> _EXERCISE TASK_: Extract the data exactly, missing nothing.

> _GIVEN MATERIAL_:
+--

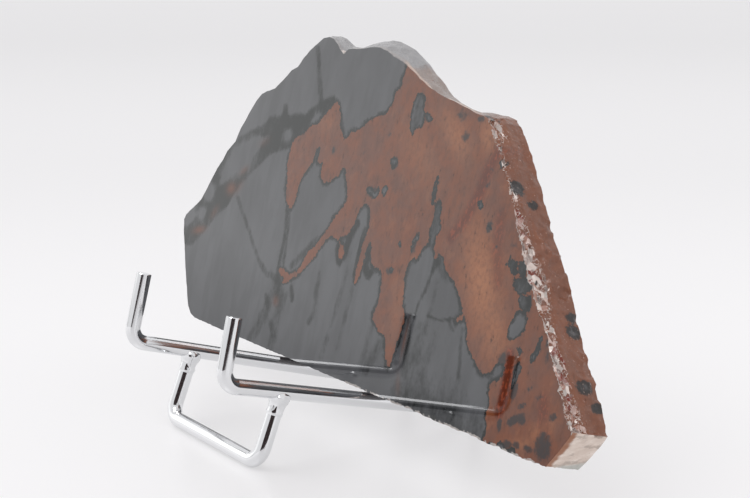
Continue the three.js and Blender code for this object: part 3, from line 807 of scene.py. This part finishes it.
def broken_material(s):
    """The broken and sawn edges, with the splintered ridge, painted glints at the bright chips, and the
    painted sheen on the scooped top.
    """
    r = Recipe("broken_obsidian")
    # Broken faces take a lighter, more orange brown, most over the mahogany.
    browner = r.ramp(r.attribute("mahogany"), -0.6, 0.8, 0.04, 0.3)
    tint = r.mix(browner, stone_colour(r, s, 1.8, 2.6), BROKEN_BROWN)
    grain = r.noise(r.place(), 1.3, 5, 0.65)
    # Painted reflection of the overhead light on the upward faces of the scooped top: pink over the mahogany,
    # paler near the front face.
    skin = r.math("MULTIPLY", r.attribute("skin"), r.ramp(grain, 0.3, 0.6, 0.8, 1))
    pale = r.mix(r.ramp(r.attribute("mahogany"), -0.6, 1.6), s.skin, PINK_PAINTED_SHEEN)
    lip = r.math("ADD", r.attribute("depth"), r.math("MULTIPLY", grain, 1.6))
    on_brown = r.ramp(r.attribute("mahogany"), -3, 0.6, 0.12, 1)
    pale = r.mix(r.math("MULTIPLY", r.ramp(lip, 2.9, 1.9, 0, 0.85), on_brown), pale, PALE_SHEEN_LIP)
    tint = r.mix(skin, tint, pale)
    # Splintered glass, with painted glints at the bright chips.
    splinter_and_glint = r.attribute("splinter_and_glint")
    at = r.place((0.8, 0.85, 0.55), (0, math.radians(35), 0))
    shards = r.cells(at, 1)
    pick = r.channel(shards["Color"], "Red")
    cover = r.math("ADD", splinter_and_glint, r.math("MULTIPLY", grain, 0.35))
    shown = r.math("GREATER_THAN", cover, r.math("ADD", pick, 0.28))
    tones = r.steps(
        r.channel(shards["Color"], "Green"),
        [(0, s.crushed), (0.2, scaled(s.crushed, 0.6)), (0.36, (0.40, 0.22, 0.17)),
         (0.52, (0.18, 0.075, 0.048)), (0.68, (0.58, 0.42, 0.37)), (0.8, (0.22, 0.16, 0.14)),
         (0.92, (0.17, 0.03, 0.016))],
    )
    reddened = r.mix(r.attribute("deep_red"), tones, RED_SHARD)
    tones = r.mix(r.ramp(r.channel(shards["Color"], "Blue"), 0.2, 0.25), tones, reddened)
    tint = r.mix(r.math("MULTIPLY", shown, r.ramp(splinter_and_glint, 0.02, 0.1)), tint, tones)
    across = r.place((1.3, 1.3, 0.8), (0, math.radians(-20), 0))
    lines = r.cells(across, 1, "DISTANCE_TO_EDGE")["Distance"]
    thin = r.math("MULTIPLY", r.ramp(lines, 0.10, 0.03), r.ramp(splinter_and_glint, 0.1, 0.4, 0, 0.9))
    tint = r.mix(r.math("MULTIPLY", thin, r.ramp(grain, 0.45, 0.6)), tint, scaled(s.crushed, 0.8))
    scratch = r.noise(r.place((1.6, 1.6, 0.5), (0, math.radians(30), 0)), 1.4, 3, 0.6)
    bare = r.math("SUBTRACT", 1, splinter_and_glint)
    tint = r.mix(r.math("MULTIPLY", bare, r.ramp(scratch, 0.645, 0.69, 0, 0.6)), tint, SCRATCHED)
    r.set("Base Color", tint)
    r.set("Roughness", r.ramp(splinter_and_glint, 0.1, 0.6, 0.24, 0.14))
    r.set("IOR", 1.5)
    leaning = r.vector("SUBTRACT", shards["Color"], (0.5, 0.5, 0.5))
    tilt = r.vector("DOT_PRODUCT", r.vector("SUBTRACT", at, shards["Position"]), leaning, "Value")
    facets = r.math("MULTIPLY", r.math("MULTIPLY", tilt, splinter_and_glint), 2.6)
    r.bump(r.math("ADD", r.math("MULTIPLY", grain, 0.5), facets), 0.6, 0.5 * MM)
    return r.material


def rind_material(s):
    """The matt facet at the lower right corner."""
    r = Recipe("matt_rind")
    drag = r.noise(r.place((0.25, 0.25, 0.8), (0, math.radians(-20), 0)), 0.7, 4)
    grain = r.noise(r.place(), 2.2, 4)
    blotch = r.noise(r.place((0.5, 0.5, 1), (0, math.radians(-25), 0)), 0.45, 4, 0.65)
    tint = r.mix(r.ramp(drag, 0.35, 0.62), RIND_PALE, s.rind)
    tint = r.mix(r.ramp(blotch, 0.5, 0.64, 0, 0.75), tint, scaled(s.rind, 0.62))
    tint = r.mix(r.ramp(grain, 0.60, 0.75, 0, 0.4), tint, RIND_SPECK)
    edge = r.math("ADD", r.attribute("depth"), r.math("MULTIPLY", drag, -2.4))
    tint = r.mix(r.ramp(edge, 0.7, -0.3, 0, 0.85), tint, RIND_FRINGE)
    height = r.nodes.new("ShaderNodeSeparateXYZ")
    r.put(height.inputs["Vector"], r.place())
    low = r.math("ADD", height.outputs["Z"], r.math("MULTIPLY", drag, 3))
    tint = r.mix(r.ramp(low, 16.6, 15.0, 0, 0.75), tint, RIND_LOW)
    r.set("Base Color", tint)
    r.set("Roughness", 0.72)
    r.set("IOR", 1.45)
    r.bump(grain, 0.35, 0.3 * MM)
    return r.material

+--

> _COMPLETE ANSWER_:
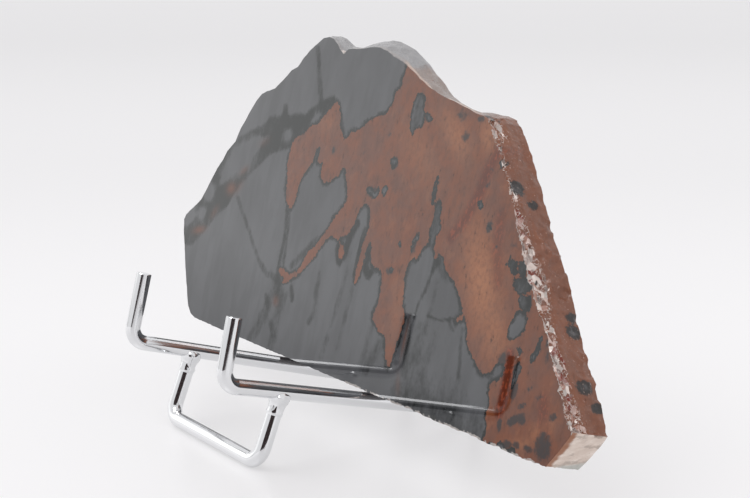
Continue the three.js and Blender code for this object: part 3, from line 807 of scene.py. This part finishes it.
def broken_material(s):
    """The broken and sawn edges, with the splintered ridge, painted glints at the bright chips, and the
    painted sheen on the scooped top.
    """
    r = Recipe("broken_obsidian")
    # Broken faces take a lighter, more orange brown, most over the mahogany.
    browner = r.ramp(r.attribute("mahogany"), -0.6, 0.8, 0.04, 0.3)
    tint = r.mix(browner, stone_colour(r, s, 1.8, 2.6), BROKEN_BROWN)
    grain = r.noise(r.place(), 1.3, 5, 0.65)
    # Painted reflection of the overhead light on the upward faces of the scooped top: pink over the mahogany,
    # paler near the front face.
    skin = r.math("MULTIPLY", r.attribute("skin"), r.ramp(grain, 0.3, 0.6, 0.8, 1))
    pale = r.mix(r.ramp(r.attribute("mahogany"), -0.6, 1.6), s.skin, PINK_PAINTED_SHEEN)
    lip = r.math("ADD", r.attribute("depth"), r.math("MULTIPLY", grain, 1.6))
    on_brown = r.ramp(r.attribute("mahogany"), -3, 0.6, 0.12, 1)
    pale = r.mix(r.math("MULTIPLY", r.ramp(lip, 2.9, 1.9, 0, 0.85), on_brown), pale, PALE_SHEEN_LIP)
    tint = r.mix(skin, tint, pale)
    # Splintered glass, with painted glints at the bright chips.
    splinter_and_glint = r.attribute("splinter_and_glint")
    at = r.place((0.8, 0.85, 0.55), (0, math.radians(35), 0))
    shards = r.cells(at, 1)
    pick = r.channel(shards["Color"], "Red")
    cover = r.math("ADD", splinter_and_glint, r.math("MULTIPLY", grain, 0.35))
    shown = r.math("GREATER_THAN", cover, r.math("ADD", pick, 0.28))
    tones = r.steps(
        r.channel(shards["Color"], "Green"),
        [(0, s.crushed), (0.2, scaled(s.crushed, 0.6)), (0.36, (0.40, 0.22, 0.17)),
         (0.52, (0.18, 0.075, 0.048)), (0.68, (0.58, 0.42, 0.37)), (0.8, (0.22, 0.16, 0.14)),
         (0.92, (0.17, 0.03, 0.016))],
    )
    reddened = r.mix(r.attribute("deep_red"), tones, RED_SHARD)
    tones = r.mix(r.ramp(r.channel(shards["Color"], "Blue"), 0.2, 0.25), tones, reddened)
    tint = r.mix(r.math("MULTIPLY", shown, r.ramp(splinter_and_glint, 0.02, 0.1)), tint, tones)
    across = r.place((1.3, 1.3, 0.8), (0, math.radians(-20), 0))
    lines = r.cells(across, 1, "DISTANCE_TO_EDGE")["Distance"]
    thin = r.math("MULTIPLY", r.ramp(lines, 0.10, 0.03), r.ramp(splinter_and_glint, 0.1, 0.4, 0, 0.9))
    tint = r.mix(r.math("MULTIPLY", thin, r.ramp(grain, 0.45, 0.6)), tint, scaled(s.crushed, 0.8))
    scratch = r.noise(r.place((1.6, 1.6, 0.5), (0, math.radians(30), 0)), 1.4, 3, 0.6)
    bare = r.math("SUBTRACT", 1, splinter_and_glint)
    tint = r.mix(r.math("MULTIPLY", bare, r.ramp(scratch, 0.645, 0.69, 0, 0.6)), tint, SCRATCHED)
    r.set("Base Color", tint)
    r.set("Roughness", r.ramp(splinter_and_glint, 0.1, 0.6, 0.24, 0.14))
    r.set("IOR", 1.5)
    leaning = r.vector("SUBTRACT", shards["Color"], (0.5, 0.5, 0.5))
    tilt = r.vector("DOT_PRODUCT", r.vector("SUBTRACT", at, shards["Position"]), leaning, "Value")
    facets = r.math("MULTIPLY", r.math("MULTIPLY", tilt, splinter_and_glint), 2.6)
    r.bump(r.math("ADD", r.math("MULTIPLY", grain, 0.5), facets), 0.6, 0.5 * MM)
    return r.material


def rind_material(s):
    """The matt facet at the lower right corner."""
    r = Recipe("matt_rind")
    drag = r.noise(r.place((0.25, 0.25, 0.8), (0, math.radians(-20), 0)), 0.7, 4)
    grain = r.noise(r.place(), 2.2, 4)
    blotch = r.noise(r.place((0.5, 0.5, 1), (0, math.radians(-25), 0)), 0.45, 4, 0.65)
    tint = r.mix(r.ramp(drag, 0.35, 0.62), RIND_PALE, s.rind)
    tint = r.mix(r.ramp(blotch, 0.5, 0.64, 0, 0.75), tint, scaled(s.rind, 0.62))
    tint = r.mix(r.ramp(grain, 0.60, 0.75, 0, 0.4), tint, RIND_SPECK)
    edge = r.math("ADD", r.attribute("depth"), r.math("MULTIPLY", drag, -2.4))
    tint = r.mix(r.ramp(edge, 0.7, -0.3, 0, 0.85), tint, RIND_FRINGE)
    height = r.nodes.new("ShaderNodeSeparateXYZ")
    r.put(height.inputs["Vector"], r.place())
    low = r.math("ADD", height.outputs["Z"], r.math("MULTIPLY", drag, 3))
    tint = r.mix(r.ramp(low, 16.6, 15.0, 0, 0.75), tint, RIND_LOW)
    r.set("Base Color", tint)
    r.set("Roughness", 0.72)
    r.set("IOR", 1.45)
    r.bump(grain, 0.35, 0.3 * MM)
    return r.material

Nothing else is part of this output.